Take a vectorial increment $\Delta {\bf t} =(\Delta t_x, \Delta t_y)=\Delta|\bf t |(cos\alpha,sin\alpha)$.
Then it is clear that if you move $\Delta t_x$ in the $x$ direction and $\Delta t_y$ in the $y$ direction, $\Delta f(x,y)$ will be ..
A: Consider a multivariate function $f:\mathbb{R}^n \rightarrow \mathbb{R}$, and suppose we want the directional derivative in an arbitrary direction $\mathbf{u} \in \mathbb{R}^n$ (with $||\mathbf{u}|| = 1$) at a point $\mathbf{x} \in \mathbb{R}^n$.  To facilitate our analysis, let $\mathbf{u}_k = (u_1, \cdots, u_k, 0, \cdots, 0) \in \mathbb{R}^n$ be the directon vector with all but its first $k$ elements set to zero.  If $f$ is differentiable at $\mathbf{x}$ (which is required for the result) then we have:
$$\begin{equation} \begin{aligned}
\nabla_\mathbf{u} f(\mathbf{x}) 
&\equiv \lim_{h \rightarrow 0} \frac{1}{h} [ f(\mathbf{x} + h \mathbf{u}) - f(\mathbf{x}) ] \\[8pt]

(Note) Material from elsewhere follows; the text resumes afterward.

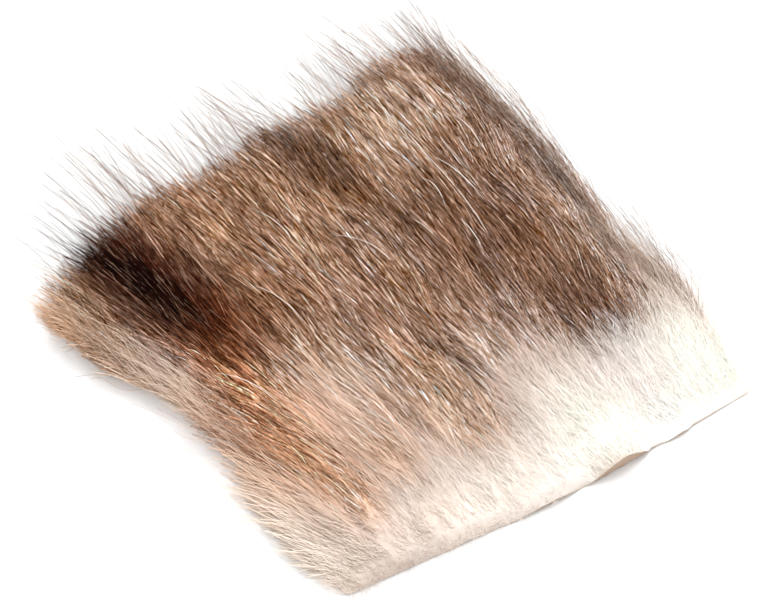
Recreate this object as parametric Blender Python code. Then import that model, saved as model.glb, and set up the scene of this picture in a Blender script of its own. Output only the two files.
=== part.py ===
"""Opossum skin: a knife-cut patch of tanned hide about 100 mm square, lying flat, fur side up.

Two solids: "hide", the leather sheet, whose near cut edge lifts off the surface in small waves,
and "fur", the coat that grows from it. The fur is a lumpy slab that starts thin at the cut edge,
leans towards the far side, hangs over the other three edges and ends there in pointed locks.
Metres, +Z up. The near cut edge runs along +X. The origin is the middle of the base.
"""

import math
import random

import bmesh
import bpy
from mathutils import Vector, noise

MM = 0.001

# The hide's outline, seen from above
CUT_EDGE = 100 * MM
LEFT_SIDE = 91 * MM
RIGHT_SIDE = 112 * MM
LEFT_LEAN = math.radians(8.3)
RIGHT_LEAN = math.radians(2.6)
CUT_EDGE_BOW = 2.2 * MM
LEFT_FLARE = 7 * MM
LEFT_FLARE_FROM = 0.45
LEFTMOST = -math.sin(LEFT_LEAN) * LEFT_SIDE - LEFT_FLARE

# The hide's thickness, and the waves in which its cut edge has dried off the surface
HIDE_THICKNESS = 1.0 * MM
WAVE_COLUMNS = ("centre_mm", "half_width_mm", "lift_mm", "reach_mm")
WAVES = (
    (25.0, 9.0, 0.8, 9.0),
    (46.5, 12.0, 1.9, 17.0),
    (66.5, 11.0, 3.7, 23.0),
    (82.0, 7.5, 1.5, 12.0),
    (90.5, 5.5, 0.7, 8.0),
)

# The coat: its depth over the hide, thin at the cut edge and rounded off at the other rims
FUR_GAP = 0.45 * MM
FUR_MARGIN = 0.7 * MM
FUR_DEPTH = 11.5 * MM
DEPTH_AT_CUT_LEFT = 4.0 * MM
DEPTH_AT_CUT_RIGHT = 1.0 * MM
FULL_DEPTH_FROM_LEFT = 0.22
FULL_DEPTH_FROM_RIGHT = 0.42
ROUNDING = 0.16
RIM_DEPTH_SHARE = 0.62

# How far the hairs lie over before they reach the top, and how far the rims puff out
LAYOVER_LEFT = 11.0 * MM
LAYOVER_RIGHT = 15.0 * MM
PUFF = 4.5 * MM
SIDE_PUFF_POWER = 9
BACK_PUFF_FROM = 0.87
LOBE_PUFF = 4.5 * MM
LOBE_MIDDLE = 0.80
LOBE_HALF_WIDTH = 0.30

# The lumps, long along the hairs and narrow across them
LUMP_HEIGHT = 2.6 * MM
LUMP_ACROSS = 5.0 * MM
LUMP_ALONG = 17.0 * MM
RIM_JITTER = 0.8 * MM

# The direction in which the hairs lie, in degrees from +X, and how it fans out to the left
LIE_RIGHT = 88.0
LIE_FAN = 32.0
LIE_FAN_POWER = 1.5
LIE_FRONT_LEFT = 18.0
LIE_FRONT_LEFT_POWER = 2

# The locks that stand out from the rim in tiers, four-sided and pointed
LOCK_SEED = 7
LOCK_TIERS = 2
LOCK_LENGTH_LEFT = 12.0 * MM
LOCK_LENGTH_RIGHT = 14.0 * MM
LOCK_SHORTEST = 0.55
LOCK_LONGEST = 1.3
LOCK_LENGTH_ALONG_HAIRS = 0.55
LOCK_SPREAD = 0.30
LOCK_SWING = 0.09
LOCK_RISE_OF_TIER = 0.22
LOCK_ROOT_SHARE = 0.90
LOCK_WAIST_AT = 0.52
LOCK_WAIST_SHARE = 0.66
LOCK_DROOP = 0.12
LOCK_LEAST_HEIGHT = 0.35 * MM
LOCKS_LEFT_OUT = 0.10

# The grid that both solids share
COLUMNS = 46
ROWS = 24
ROW_CROWDING = 1.2


def smooth(value):
    """0 to 1 with level ends, for a value from 0 to 1, and held beyond them."""
    value = min(max(value, 0.0), 1.0)
    return value * value * (3 - 2 * value)


def between(low, high, share):
    return low + (high - low) * share


def outline_point(s, t):
    """The place on the hide at share s along the cut edge and share t away from it."""
    left = Vector((-math.sin(LEFT_LEAN), math.cos(LEFT_LEAN))) * LEFT_SIDE * t
    left.x -= LEFT_FLARE * smooth((t - LEFT_FLARE_FROM) / (1 - LEFT_FLARE_FROM))
    right = Vector((-math.sin(RIGHT_LEAN), math.cos(RIGHT_LEAN))) * RIGHT_SIDE * t
    place = left.lerp(Vector((CUT_EDGE, 0.0)) + right, s)
    place.y -= CUT_EDGE_BOW * math.sin(math.pi * min(max(s, 0.0), 1.0)) * (1 - t)
    return place


def hide_lift(place):
    """How far the hide's underside is off the surface: the sum of the waves."""
    lift = 0.0
    for row in WAVES:
        wave = dict(zip(WAVE_COLUMNS, row))
        across = abs(place.x - wave["centre_mm"] * MM) / (wave["half_width_mm"] * MM)
        inland = max(place.y + CUT_EDGE_BOW, 0.0) / (wave["reach_mm"] * MM)
        lift += wave["lift_mm"] * MM * smooth(1 - across) * smooth(1 - inland)
    return lift


def lie(s, t):
    """The level unit vector along which the hairs lie."""
    from_right = max(1 - s, 0.0)
    degrees = LIE_RIGHT + LIE_FAN * from_right**LIE_FAN_POWER
    degrees += LIE_FRONT_LEFT * from_right**LIE_FRONT_LEFT_POWER * (1 - t)
    return Vector((math.cos(math.radians(degrees)), math.sin(math.radians(degrees))))


def fur_offset(s, t, place):
    """From the skin to the coat's top: over along the hairs, out at the rims, and up."""
    full_from = between(FULL_DEPTH_FROM_LEFT, FULL_DEPTH_FROM_RIGHT, s)
    at_cut = between(DEPTH_AT_CUT_LEFT, DEPTH_AT_CUT_RIGHT, s)
    depth = between(at_cut, FUR_DEPTH, smooth(t / full_from))
    share = depth / FUR_DEPTH

    from_rim = min(max(min(s, 1 - s, 1 - t) / ROUNDING, 0), 1)
    rounded = between(RIM_DEPTH_SHARE, 1, math.sin(0.5 * math.pi * from_rim))
    along = lie(s, t)
    across = Vector((along.y, -along.x))
    lump = noise.noise((place.dot(across) / LUMP_ACROSS, place.dot(along) / LUMP_ALONG, 0.0))

    puff_back = smooth((t - BACK_PUFF_FROM) / (1 - BACK_PUFF_FROM))
    puffed = Vector((PUFF * (2 * s - 1) ** SIDE_PUFF_POWER, PUFF * puff_back))
    lobe = smooth(1 - abs(t - LOBE_MIDDLE) / LOBE_HALF_WIDTH) * smooth(1 - s / LOBE_HALF_WIDTH)
    puffed.x -= LOBE_PUFF * lobe
    over = (along * between(LAYOVER_LEFT, LAYOVER_RIGHT, s) + puffed) * share
    return Vector((over.x, over.y, depth * rounded + LUMP_HEIGHT * lump * share))


def grid_shares():
    """(s, t) for each column and row of the shared grid. The rows crowd towards the cut edge."""
    return [
        [(column / COLUMNS, (row / ROWS) ** ROW_CROWDING) for column in range(COLUMNS + 1)]
        for row in range(ROWS + 1)
    ]


def inside(s, t):
    """The same shares, drawn in from the hide's outline by the fur's margin."""
    margin = FUR_MARGIN / CUT_EDGE
    return margin + s * (1 - 2 * margin), margin + t * (1 - 2 * margin)


def material(name, colour, roughness):
    made = bpy.data.materials.new(name)
    made.use_nodes = True
    shader = made.node_tree.nodes["Principled BSDF"]
    shader.inputs["Base Color"].default_value = (*colour, 1.0)
    shader.inputs["Roughness"].default_value = roughness
    shader.inputs["Metallic"].default_value = 0.0
    return made


def sheet_faces(bm, grid, up):
    for low, high in zip(grid, grid[1:]):
        for a, b, c, d in zip(low, low[1:], high[1:], high):
            bm.faces.new((a, b, c, d) if up else (d, c, b, a))


def perimeter(grid):
    """The grid's rim, once round against the clock seen from above, starting with the cut edge."""
    front = grid[0][:-1]
    right = [row[-1] for row in grid[:-1]]
    back = grid[-1][:0:-1]
    left = [row[0] for row in grid[:0:-1]]
    return front + right + back + left


def rings_between(rim_low, rim_high):
    return list(zip(rim_low, rim_low[1:] + rim_low[:1], rim_high[1:] + rim_high[:1], rim_high))


def finish_object(name, bm, finish):
    bmesh.ops.recalc_face_normals(bm, faces=bm.faces)
    mesh = bpy.data.meshes.new(name)
    bm.to_mesh(mesh)
    bm.free()
    mesh.materials.append(finish)
    made = bpy.data.objects.new(name, mesh)
    bpy.context.scene.collection.objects.link(made)
    return made


def make_hide(finish):
    """The leather sheet: its underside, its top side one thickness higher, and the cut edges."""
    bm = bmesh.new()
    under, top = [], []
    for row in grid_shares():
        places = [outline_point(s, t) for s, t in row]
        heights = [hide_lift(place) for place in places]
        under.append([bm.verts.new((p.x, p.y, z)) for p, z in zip(places, heights)])
        top.append([bm.verts.new((p.x, p.y, z + HIDE_THICKNESS)) for p, z in zip(places, heights)])
    sheet_faces(bm, under, up=False)
    sheet_faces(bm, top, up=True)
    for edge in rings_between(perimeter(under), perimeter(top)):
        bm.faces.new(edge)
    return finish_object("hide", bm, finish)


def add_lock(bm, root, way, length):
    """Draws a pointed four-sided lock out of the rim face whose corners are root."""
    middle = sum((corner.co for corner in root), Vector()) / len(root)
    collar = [bm.verts.new(middle.lerp(corner.co, LOCK_ROOT_SHARE)) for corner in root]
    bend = middle + way * length * LOCK_WAIST_AT
    tip = bm.verts.new(middle + (way - Vector((0, 0, LOCK_DROOP))) * length)
    waist = [bm.verts.new(bend + (corner.co - middle) * LOCK_WAIST_SHARE) for corner in collar]

    sunk = LOCK_LEAST_HEIGHT - min(corner.co.z for corner in waist)
    if sunk > 0:
        for corner in waist:
            corner.co.z += sunk
    tip.co.z = max(tip.co.z, LOCK_LEAST_HEIGHT)

    for ring_low, ring_high in ((list(root), collar), (collar, waist)):
        for face in rings_between(ring_low, ring_high):
            bm.faces.new(face)
    for a, b in zip(waist, waist[1:] + waist[:1]):
        bm.faces.new((a, b, tip))


def lock_way(along, outward, tier, draw):
    """The direction of a lock: along the hairs, a little outward, and higher in the upper tier."""
    way = along + outward * LOCK_SPREAD
    way += Vector((draw.uniform(-LOCK_SWING, LOCK_SWING), draw.uniform(-LOCK_SWING, LOCK_SWING), 0))
    way.normalize()
    way.z = LOCK_RISE_OF_TIER * tier + draw.uniform(-LOCK_SWING, LOCK_SWING)
    return way


def make_fur(finish):
    """The coat: a slab whose top lies over along the hairs, with locks round three sides."""
    bm = bmesh.new()
    base, top, lies = [], [], []
    for row in grid_shares():
        base_row, top_row, lie_row = [], [], []
        for s, t in (inside(*shares) for shares in row):
            place = outline_point(s, t)
            root = Vector((place.x, place.y, hide_lift(place) + HIDE_THICKNESS + FUR_GAP))
            base_row.append(bm.verts.new(root))
            top_row.append(bm.verts.new(root + fur_offset(s, t, place)))
            lie_row.append(lie(s, t).to_3d())
        base.append(base_row)
        top.append(top_row)
        lies.append(lie_row)
    sheet_faces(bm, base, up=False)
    sheet_faces(bm, top, up=True)

    draw = random.Random(LOCK_SEED)
    for corner in perimeter(top)[COLUMNS + 1:]:
        corner.co += Vector([draw.uniform(-RIM_JITTER, RIM_JITTER) for _ in range(3)])

    tiers = [perimeter(base)]
    for tier in range(1, LOCK_TIERS):
        pairs = zip(perimeter(base), perimeter(top))
        tiers.append([bm.verts.new(low.co.lerp(high.co, tier / LOCK_TIERS)) for low, high in pairs])
    tiers.append(perimeter(top))

    rim_lies = perimeter(lies)
    for tier, (low, high) in enumerate(zip(tiers, tiers[1:])):
        for number, face in enumerate(rings_between(low, high)):
            if number < COLUMNS or draw.random() < LOCKS_LEFT_OUT:
                bm.faces.new(face)
                continue
            along = rim_lies[number]
            edge = face[1].co - face[0].co
            outward = Vector((edge.y, -edge.x, 0)).normalized()
            overhang = max(along.dot(outward), 0) * LOCK_LENGTH_ALONG_HAIRS
            to_right = (face[0].co.x - LEFTMOST) / (CUT_EDGE - LEFTMOST)
            length = between(LOCK_LENGTH_LEFT, LOCK_LENGTH_RIGHT, to_right)
            length *= (1 - LOCK_LENGTH_ALONG_HAIRS + overhang) * draw.uniform(LOCK_SHORTEST, LOCK_LONGEST)
            add_lock(bm, face, lock_way(along, outward, tier, draw), length)
    return finish_object("fur", bm, finish)


def centre_on_base(objects):
    """Moves the meshes so that the origin is the middle of the whole thing's base."""
    corners = [vertex.co for made in objects for vertex in made.data.vertices]
    low = Vector([min(c[axis] for c in corners) for axis in range(3)])
    high = Vector([max(c[axis] for c in corners) for axis in range(3)])
    offset = Vector((-(low.x + high.x) / 2, -(low.y + high.y) / 2, -low.z))
    for made in objects:
        for vertex in made.data.vertices:
            vertex.co += offset


for existing in list(bpy.data.objects):
    bpy.data.objects.remove(existing)

leather = material("tanned_leather", (0.80, 0.70, 0.58), 0.75)
brown_fur = material("brown_fur", (0.36, 0.23, 0.15), 0.85)
centre_on_base([make_hide(leather), make_fur(brown_fur)])
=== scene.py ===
# %% [markdown]
# # Opossum skin
#
# A patch of tanned opossum skin about 100 mm square lies flat, fur side up. One edge is a bare
# knife cut that has dried into small waves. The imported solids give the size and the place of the
# hide and of its coat. This lesson replaces both by what they stand for: a thin sheet of leather,
# and about a hundred and fifty thousand hairs that grow from it.

# %% Load the frame
import math

import bpy
import numpy as np
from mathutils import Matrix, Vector, noise


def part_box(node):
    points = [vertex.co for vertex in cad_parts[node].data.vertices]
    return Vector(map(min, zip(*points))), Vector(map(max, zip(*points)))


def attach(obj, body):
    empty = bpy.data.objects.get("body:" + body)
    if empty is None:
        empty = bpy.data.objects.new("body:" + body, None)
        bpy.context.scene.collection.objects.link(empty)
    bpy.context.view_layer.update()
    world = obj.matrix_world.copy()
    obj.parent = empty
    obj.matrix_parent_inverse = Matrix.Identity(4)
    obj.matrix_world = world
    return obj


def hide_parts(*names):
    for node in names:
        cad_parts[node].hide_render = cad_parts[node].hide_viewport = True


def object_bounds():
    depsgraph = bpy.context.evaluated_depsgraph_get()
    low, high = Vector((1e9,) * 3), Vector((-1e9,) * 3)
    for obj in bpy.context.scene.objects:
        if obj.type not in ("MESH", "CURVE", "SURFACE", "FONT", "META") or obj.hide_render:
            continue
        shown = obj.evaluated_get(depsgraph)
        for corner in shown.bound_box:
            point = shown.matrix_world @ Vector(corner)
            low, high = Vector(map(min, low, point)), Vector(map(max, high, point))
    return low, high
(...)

&= \lim_{h \rightarrow 0} \frac{1}{h} \Big[ \sum_{k=1}^n (f(\mathbf{x} + h \mathbf{u}_k) - f(\mathbf{x} + h \mathbf{u}_{k-1})) \Big] \\[8pt]
&= \sum_{k=1}^n  \lim_{h \rightarrow 0} \frac{1}{h} \Big[ f(\mathbf{x} + h \mathbf{u}_k) - f(\mathbf{x} + h \mathbf{u}_{k-1}) \Big] \\[8pt]
&= \sum_{k=1}^n  \lim_{h \rightarrow 0} \frac{1}{h} \Big[ f(\mathbf{x} + h \mathbf{u}_{k-1} + h u_k \mathbf{e}_k) - f(\mathbf{x} + h \mathbf{u}_{k-1}) \Big] \\[8pt]
&= \sum_{k=1}^n u_k \lim_{h u_k \rightarrow 0} \frac{1}{h u_k} \Big[ f(\mathbf{x} + h \mathbf{u}_{k-1} + h u_k \mathbf{e}_k) - f(\mathbf{x} + h \mathbf{u}_{k-1}) \Big] \\[8pt]
&= \sum_{k=1}^n u_k \cdot \frac{\partial f}{\partial x_k}(\mathbf{x}) \\[8pt]
&= \mathbf{u} \cdot \nabla f(\mathbf{x}). \\[8pt]
\end{aligned} \end{equation}$$
This working is an application of the multivariate chain rule.  The step from the fifth to the sixth line makes use of the assumption that $f$ is differentiable at $\mathbf{x}$.
A: Taking the composition $c(t)=p+tu$ and $F(t)=f\circ c(t)$ assigns the measure $f$ on the curve $c(t)$, then the directional derivative is 
$F'(t)={\rm grad} f(c(t))\cdot c'(t)$. But $c'(t)=u$ then
$$\frac{dF}{dt}=\frac{\partial f}{\partial u}={\rm grad} f(c(t))\cdot u.$$
Note that $c(0)=p$ and $c'(0)=u$.